SpaceX might finally be ready for liftoff. Not another Starlink batch or Starship test — an actual debut on the public markets, with a timeline and a sticker price attached.
Elon Musk’s company has, according to The Information, been telling investors to circle the second half of 2026 for a potential IPO — all while chief financial officer Bret Johnsen says the company is lining up a secondary share sale that values the business at about $800 billion, roughly double the price tag buyers agreed to in a tender earlier this year, per the Wall Street Journal. Bloomberg, however, says that some of those insider sales may actually clear at about $300 a share, which pencils out closer to $560 billion, making this as much about negotiating posture as it is about a done deal.
The scenario was discussed at a board meeting at Starbase in Texas, but this is still term-sheet territory, not prospectus territory, and the final plans will depend on how many sellers and buyers actually show up.
SpaceX has made a habit of semi-regular tenders so that employees and early backers can turn paper wealth into actual money without waiting for a listing. The company has been running some version of these insider sales roughly every six months, a kind of pressure valve for a cap table that keeps inflating in private.
An $800 billion target rips SpaceX out of the $250 billion–$400 billion band where it’s been trading in private deals and drops it into mega-cap territory, shoulder to shoulder with companies that are legally required to publish audited financials every quarter. This move would also nudge SpaceX past OpenAI’s recent $500 billion valuation and have it reclaim the (unofficial) crown for the world’s most valuable startup — taking the title away from Musk’s rival, OpenAI CEO Sam Altman.
The IPO sketch wrapped around that purported $800-billion number is ambitious. For years, the working assumption in banker decks — largely via hints from Musk himself — was that Starlink would go out first, offering a neat satellite-internet story, while the rocket business stayed private. The latest plan being shown to investors points the other way: a combined listing that folds rockets, Starlink, government contracts, and all the rest into a single “space infrastructure” pitch and asks public markets to price the bundle at SpaceX-scale multiples.
Musk has said the space business would list when its growth was “smooth and predictable.” Starlink is about as close as the company gets to that description; analysts now peg its annual run rate around $12 billion from millions of subscribers paying for broadband in war zones, farm fields, cruise ships, and places terrestrial telecoms never bothered to reach. Internally and on his social media site, X $TWTR, Musk has been bragging that SpaceX’s commercial space revenue now rivals or exceeds what NASA spends on comparable launch and services — Musk has claimed his company will have about $15.5 billion in revenue in 2025 — and the launch cadence already makes national space programs look part-time.

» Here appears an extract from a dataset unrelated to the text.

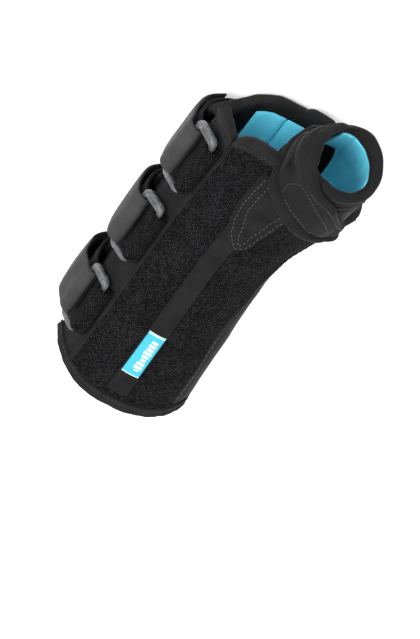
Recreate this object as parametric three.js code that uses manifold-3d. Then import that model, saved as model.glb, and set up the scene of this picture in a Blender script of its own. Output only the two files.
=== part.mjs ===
// Wrist-and-thumb splint for a right hand, lying on its back, closed as if it were worn.
// Millimetres. +X runs from the forearm to the fingers, +Z out of the palm side,
// +Y to the little-finger side, where three straps pass through three rings.
import * as THREE from 'three';
import { mergeVertices } from 'three/addons/utils/BufferGeometryUtils.js';
import Module from 'manifold-3d';

const wasm = await Module();
wasm.setup();

// ---- the sleeve's inner surface -------------------------------------------------------------
// Each section is a superellipse: half widths to the little finger (ULNAR) and to the thumb
// (RADIAL), and the heights of the back and of the palm side.
const STATIONS = [0, 60, 100, 125, 150, 175, 192, 212];
const ULNAR = [43.5, 43, 43, 43, 42.5, 42, 41.5, 41];
const RADIAL = [45, 40, 37, 37, 42, 50, 53, 51.5];
const BACK = [7.9, 9.4, 10.6, 11, 10.4, 9, 8.2, 7.6];
const PALM = [75.5, 64.5, 56, 52, 51, 52.4, 53.8, 55];
const SQUARENESS = 2.4;

// ---- layers, as offsets outward from that surface -------------------------------------------
const LINER = [0, 2.0];
const SHELL = [2.3, 4.8];
const STAY = [5.1, 6.3];
const COVER = [6.6, 7.7];
const BACK_COVER = [6.6, 8.6];
const LABEL = [8.0, 8.6];
const BINDING_OUT = [5.1, 6.2];
const BINDING_IN = [-1.5, -0.4];

// ---- where the pieces lie round the sleeve, in degrees from the palm's middle ---------------
const RADIAL_SEAM = -100;
const PALM_SEAM = 40;
const FRONT_EDGE = 74;
const BACK_EDGE = 98;
const TONGUE = [62, 118];
const POCKET = [-8, 4];
const PALM_STAY = { around: [-6, 2.5], along: [14, 146] };
const BACK_STAY = { around: [171, 190], along: [14, 186] };
const THUMB_STAY = { around: [-22, -14], along: [148, 184] };
const BACK_POCKET = { around: [167.5, 194], along: [11, 190] };
const LABEL_PLACE = { around: [-6.8, 3.2], along: [26, 61] };
const TONGUE_ALONG = [12, 184];
const STEP = 7;
const SLIT = 0.4;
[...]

At Tesla $TSLA’s annual meeting last month, Musk told shareholders that “at some point, SpaceX should become a public company” and said he’s looking for a way for Tesla holders to own SpaceX stock. Between that line, the $800 billion dress rehearsal, and the late-2026 target, investors now have more than rumor to hang their models on — even if there’s still no S-1, no exchange picked, and plenty of regulatory and political gauntlets ahead for a rocket-and-telecom hybrid that also happens to be a key U.S. defense contractor. A lot can happen in the markets between now and late 2026. Given SpaceX's persistent secondary sales, this could be about liquidity as much as it is about planting a flag on the $800 billion hill.
Now, SpaceX is effectively asking late-stage investors to swallow another double in less than six months — pricing in a future where Starship works, Starlink mints telecom-level cash, and governments keep writing very large checks for launch and space infrastructure. The company might finally be ready for liftoff as a stock; the real question is whether public investors are ready to board at this altitude.